1. ## Algebra 2 problems.

Solve each equation.

1. x - 1 = √(x+2) + 3

2. 2x^2 - 6x + 5 = 0

I'm not sure how to do these?

2. Originally Posted by garbles
Solve each equation.

1. x - 1 = √(x+2) + 3

2. 2x^2 - 6x + 5 = 0

I'm not sure how to do these?
The 2nd equation is a quadratic. Use the formula to solve it.

$\displaystyle x - 1 = \sqrt{x+2} + 3$

$\displaystyle x - 4 = \sqrt{x+2}$ and $\displaystyle x\geq -2$

Now square both sides:

$\displaystyle x^2-8x+16=x+2$

You have again a quadratic. Solve it for x.

You'll get 2 solutions which are both valid.

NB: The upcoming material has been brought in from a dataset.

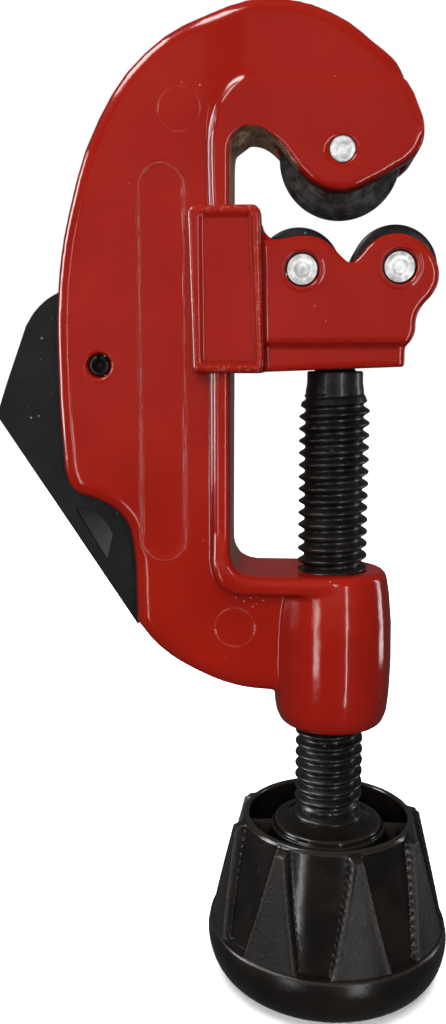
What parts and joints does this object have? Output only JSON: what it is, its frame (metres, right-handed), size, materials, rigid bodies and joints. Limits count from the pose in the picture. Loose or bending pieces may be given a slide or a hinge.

3. Lets start by doing some rearranging:

$\displaystyle x-1=\sqrt{(x+2)}+3$ can be rearranged as

$\displaystyle x-1-3=\sqrt{x+2}$

I can then take the square of both side (to get rid of that pesky squareroot)

$\displaystyle (x-4)^{2}=(\sqrt{x+2})^{2}$

Can you take it from there?

You will not get a perfect factor and will have to use the quadratic formula to find a solution. The same holds true for your second problem.

4. Yeah I should be able to get it from there thanks.